The essential ingredients producer’s shareholders have approved the $932m acquisition by an affiliate of One Rock Capital Partners, a middle-market private equity firm.
Innophos said that 99% of the stockholders have voted in favour of the merger. They represent nearly 83% of the issued and outstanding shares of Innophos common stock as of 25 November 2019.
It also approved, on a non-binding advisory basis, that the payment may be paid or may become payable to the company’s named executive officers in connection with, or following, the consummation of the merger contemplated by the merger agreement.
The parties involved expect the deal to close in February 2020.
Innophos will become a privately held company. Its shares in common stock will no longer be listed on any public market.

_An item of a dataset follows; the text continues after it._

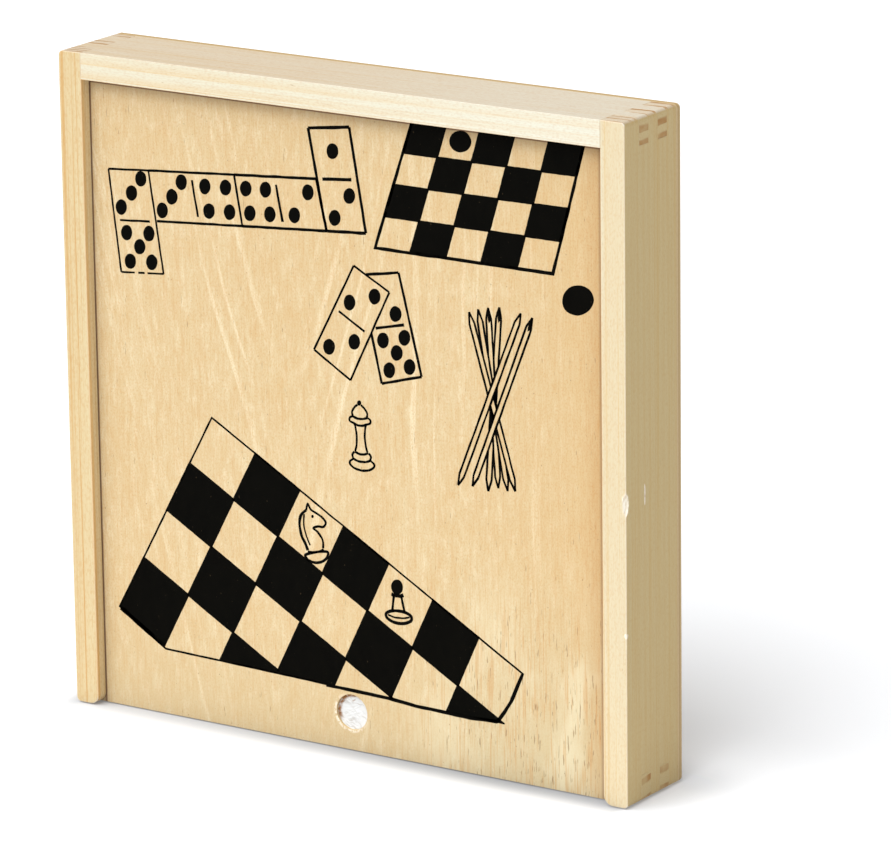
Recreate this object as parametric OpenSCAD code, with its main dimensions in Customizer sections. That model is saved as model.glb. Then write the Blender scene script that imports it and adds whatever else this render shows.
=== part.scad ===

The deal was first announced in October last year when an affiliate of One Rock Capital entered into an agreement with Innophos Holdings to acquire all the outstanding shares of Innophos by paying $32 per share in cash.
Innophos’ Board of Directors unanimously approved the deal.
To finance the transaction, One Rock Capital Partners intends to make use of a committed equity financing provided by affiliates of One Rock, as well as committed debt financing from several financial institutions.
For this transaction, Lazard is acting as the exclusive financial advisor to Innophos, and Baker Botts served as its legal counsel.
Latham & Watkins is acting as the legal counsel to One Rock, and RBC Capital Markets is acting as its financial advisor with respect to the transaction.